The History: As E&E News explained, Congress in 1987 designated the federally owned site in southern Nevada to host the nation’s sole, indefinite repository for high-level nuclear waste from defense and power generation uses.
But opposition from Nevada, environmentalists, Obama and others has held it up. The state argues it had no say in Congress’ picking the site and that it does not want to deal with potential radioactive incidents or leakage.
Throughout the 2000s and 2010s Nevada lawmakers took a firm stance against storage at Yucca Mountain in order to align with the will of voters. Mostly it was former Nevada Senator Harry Reid and after his retirement, Senator Dean Heller took the lead in an effort to save his Senate seat–which he ultimately lost. Overall, however, Republicans have largely been in favor of making Yucca Mountain a nuclear storage site.
Trump’s Calculation: There’s no clear political payoff for Trump in reversing his previous decision to store nuclear waste at Yucca Mountain. As Politico explained, “once again, Trump could face political risks by intervening in a politically charged, no-win energy quagmire. Some lawmakers also fear that Trump is undermining their efforts to work out a compromise in which some states agree to host a small number of interim waste storage sites while the search for a long-term solution continues.”

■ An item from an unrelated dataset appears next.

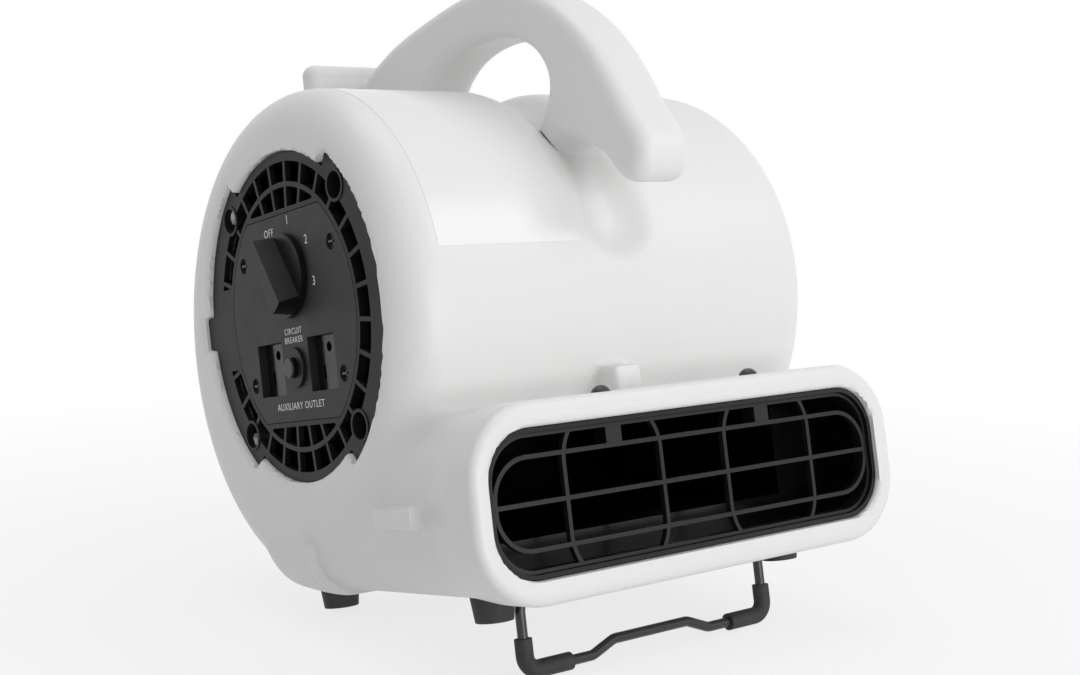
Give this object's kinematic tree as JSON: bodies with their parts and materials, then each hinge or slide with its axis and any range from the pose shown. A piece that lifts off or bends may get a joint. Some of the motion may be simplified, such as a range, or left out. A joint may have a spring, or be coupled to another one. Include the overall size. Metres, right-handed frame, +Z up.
{
  "type": "air mover",
  "caption": "Portable blower with a drum housing, wide low outlet, carrying handle with cord hooks, side control panel with sockets, and a fold-out wire kickstand.",
  "frame": {"origin": "centre of the footprint box, on the floor that the rear feet and the kickstand rest on", "axes": "+Z up, -Y the way the air blows, X along the wheel's axis with the control panel at -X"},
  "size_m": [0.2734, 0.3114, 0.3251],
  "materials": {
    "white_plastic": "satin white moulded polyethylene",
    "black_plastic": "satin black moulded plastic",
    "panel_plastic": "fine textured dark grey plastic",
    "black_gloss": "glossy black plastic",
    "rubber": "black rubber",
    "black_steel": "black coated steel",
    "steel": "zinc plated steel",
    "core_steel": "laminated motor steel",
    "aluminium": "die cast aluminium"
  },
  "bodies": {
    "blower": {"bracket_screws": "steel", "breaker_body": "black_plastic", "clip_screws": "steel", "control_panel": "panel_plastic", "cord_bushing": "rubber", "foot_screws": "steel", "front_left_foot": "rubber", "front_right_foot": "rubber", "front_socket": "black_gloss", "handle": "white_plastic", "handle_screws": "steel", "housing": "white_plastic", "left_grille_screws": "black_steel", "left_inlet_grille": "black_plastic", "left_motor_end": "aluminium", "left_stand_clip": "black_plastic", "motor_bearings": "steel", "motor_bracket": "steel", "motor_can": "steel", "outlet_grille": "black_plastic", "outlet_grille_screws": "black_steel", "panel_screws": "black_steel", "rear_left_foot": "rubber", "rear_right_foot": "rubber", "rear_socket": "black_gloss", "right_grille_screws": "black_steel", "right_inlet_grille": "black_plastic", "right_motor_end": "aluminium", "right_stand_clip": "black_plastic", "rotary_switch": "black_plastic", "scroll_lining": "black_gloss", "stator": "core_steel", "switch_box": "black_plastic"},
    "wheel": {"blower_wheel": "black_gloss", "rotor_core": "core_steel", "motor_shaft": "steel"},
    "knob": {"speed_knob": "black_plastic", "switch_shaft": "steel"},
    "button": {"breaker_button": "black_gloss"},
    "kickstand": {"kickstand_wire": "black_steel", "left_stand_sleeve": "rubber", "right_stand_sleeve": "rubber"}
  },
  "joints": [
    {"name": "wheel_spin", "type": "hinge", "parent": "blower", "child": "wheel", "pos_m": [0.0027, 0.0178, 0.15868], "axis": [1, 0, 0], "continuous": true},
    {"name": "speed_turn", "type": "hinge", "parent": "blower", "child": "knob", "pos_m": [-0.1233, 0.02185, 0.17887], "axis": [1, 0, 0], "range_deg": [0, 135]},
    {"name": "breaker_press", "type": "slide", "parent": "blower", "child": "button", "axis": [1, 0, 0], "range_m": [0, 0.0025], "stiffness_N_per_m": 200},
    {"name": "kickstand_fold", "type": "hinge", "parent": "blower", "child": "kickstand", "pos_m": [0.0027, -0.10547, 0.03758], "axis": [1, 0, 0], "range_deg": [0, 90]}
  ]
}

Why This Matters: This is one of the biggest problems with nuclear energy: we currently don’t have many options for storing spent fuel rods that are still radioactive. We’ve seen this in Germany as well after it vowed to shut down its nuclear plants it has struggled to dispose of the waste. As the LA Times explained, “storing spent fuel at an operating plant with staff and technology on hand can cost $300,000 a year. The price for a closed facility: more than $8 million, according to the Nuclear Energy Institute.” No one wants nuclear waste in their backyard yet the United States does have to do something with its supply. What to do at Yucca Mountain has been at a stalemate for years, it’s likely that Trump’s pledge is merely a campaign stunt but it will be worth watching how far he’s willing to go to uphold it.